Before going to college, it’s important for teenagers to be comfortable going to a doctor on their own and talking to a doctor on their own. The good news: your pediatrician will partner with you to help your adolescent develop those skills. Here’s how this change in the doctor and teen health routine typically works:
Advice For The Teen Doctor Visit
It Starts Before the Risk Taking Years.
“Each pediatrician’s office is different. But around age 12, I start seeing the patient first with the parent and then alone,” explains Dr. Jen Trachtenberg, a pediatrician and clinical assistant professor of pediatrics at the Mount Sinai School of Medicine. “I start at that young age because even though a 12 year old may not think they need to talk to me about anything, you never know what is going to come up.”
Starting at an early age means a pediatrician can build a confidential relationship before a teenager becomes sexually active, starts experimenting with drugs or alcohol, or engages in other harmful behaviors (like disordered eating and cutting). “So, by the time they are 16, they know their mom is not going to be in the room and can talk about personal decisions or more risk-taking decisions,” says Trachtenberg, who’s also the author of The Smart Parent’s Guide to Getting Your Kids through Check Ups, Illnesses and Accidents.
Teenagers Need Confidentiality Too.
Parents should anticipate that the pediatrician won’t necessarily share all the details of her conversations with your adolescent. In fact, in most states, doctors are not required to share a minor’s medical information with a parent unless the minor is a danger to himself or others or has been abused. Privacy is an important component of teen health.
Your Pediatrician is Still Your Partner.
That said, this transition is not about withholding information from parents — or undermining their authority. It’s more about creating the opportunity for teenagers to develop a relationship with a trusted medical provider. “It’s so important to have some confidentiality between myself and the child, so he has someplace to go if he needs to,” says Trachtenberg. If you are concerned, speak with your pediatrician to find out under what circumstances she’ll bring you into the conversation.
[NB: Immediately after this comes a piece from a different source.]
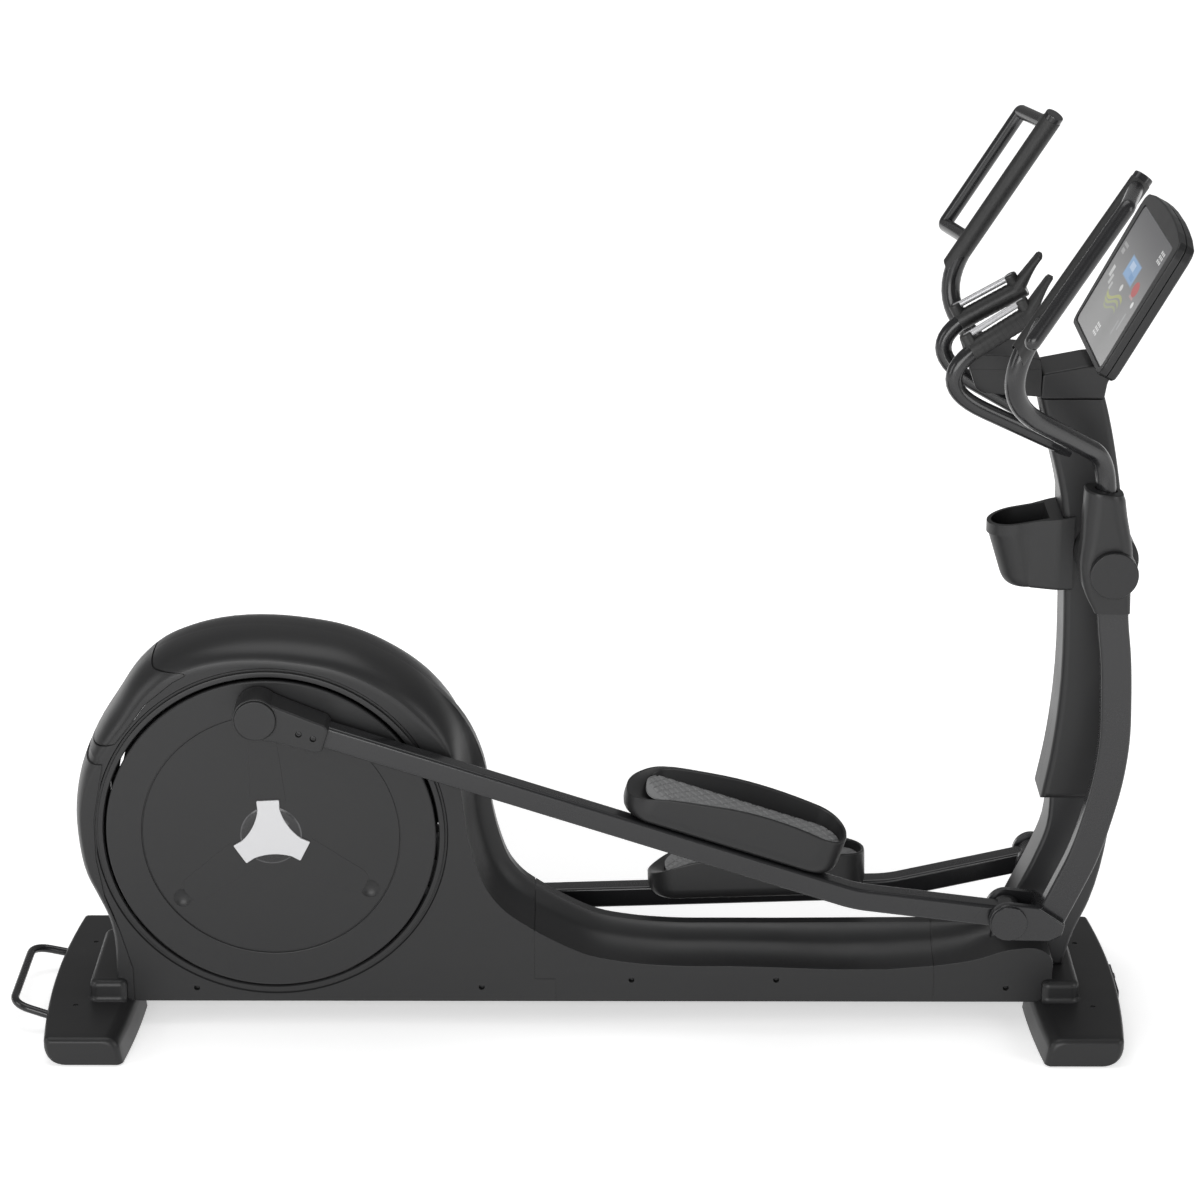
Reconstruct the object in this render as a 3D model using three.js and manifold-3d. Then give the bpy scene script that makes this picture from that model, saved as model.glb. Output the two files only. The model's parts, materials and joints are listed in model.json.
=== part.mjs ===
// Elliptical cross trainer with moving arms, rear flywheel drive and a tilted console.
// Millimetres. +X points to the console, +Z is up, the user's right side is at -Y.
import * as THREE from 'three';
import { mergeVertices } from 'three/addons/utils/BufferGeometryUtils.js';
import Module from 'manifold-3d';

const wasm = await Module();
wasm.setup();

// ---------------------------------------------------------------- driving dimensions
const fit = 0.3;                       // clearance between neighbouring pieces
const wall = 3.5;                      // thickness of the moulded covers
const tubeWall = 3;                    // thickness of the steel tubes of the arms
const degree = Math.PI / 180;

const axle = { x: -575, z: 402, radius: 15 };
const crank = { radius: 262, restAngle: 93.2 * degree, inner: 88, thick: 15.7, halfWidth: 24, hubHalf: 30 };
const disc = {
  radius: 311, thick: 12, face: 116, gap: 5, stepRadius: 244, step: 2, dimple: 215,
  dimpleTurn: 124 * degree,
};
const hubPlate = { reach: 66, tipHalf: 21, waist: 25, thick: 4 };

const pivot = { x: 973, z: 954, radius: 20, bossRadius: 56, bossReach: 124 };
const swing = { length: 715, inner: 141, outer: 175, width: 56 };
const sleeve = { inner: 125, outer: 199, capRadius: 44, capThick: 13 };
const fork = { radius: 37, inner: 106, outer: 190, cheek: 14, pin: 12, capRadius: 34, capThick: 6 };
const arm = { inner: 130, outer: 170, height: 43, rear: 1175, front: 289, bend: 11 * degree, round: 6 };
const armEnd = { length: 135, radius: 42, inner: 121, outer: 187, capRadius: 38, capThick: 6, pin: 17,
  pinEnd: 117.5 };
const armBoss = { radius: 29, inner: 125, outer: 171 };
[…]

In general, up until the age of 18, minors have only limited rights to manage their own health care decisions.
Consider College (and HIPPA).
When a teenager turns 18, HIPPA — the Health Insurance Portability and Accountability Act — mandates that parents no longer have the right to access their teenager’s medical information. That means that unless your teenager waves her HIPPA rights, you will not be informed about her health-care activities when she’s at college unless she tells you herself. (And that includes physical and mental health.) This is why your pediatrician will work with you to make sure that your 18 year old will be capable when it comes to handling her health care needs.
So, When to Stop Going?
Before a child turns 18, parents should plan on going to routine doctor’s appointments, while anticipating they may spend some — or all — of the visit in the waiting room. But after 18, your teenager is an adult in the eyes of the medical community. It becomes a conversation between you and your teenager about what she wants.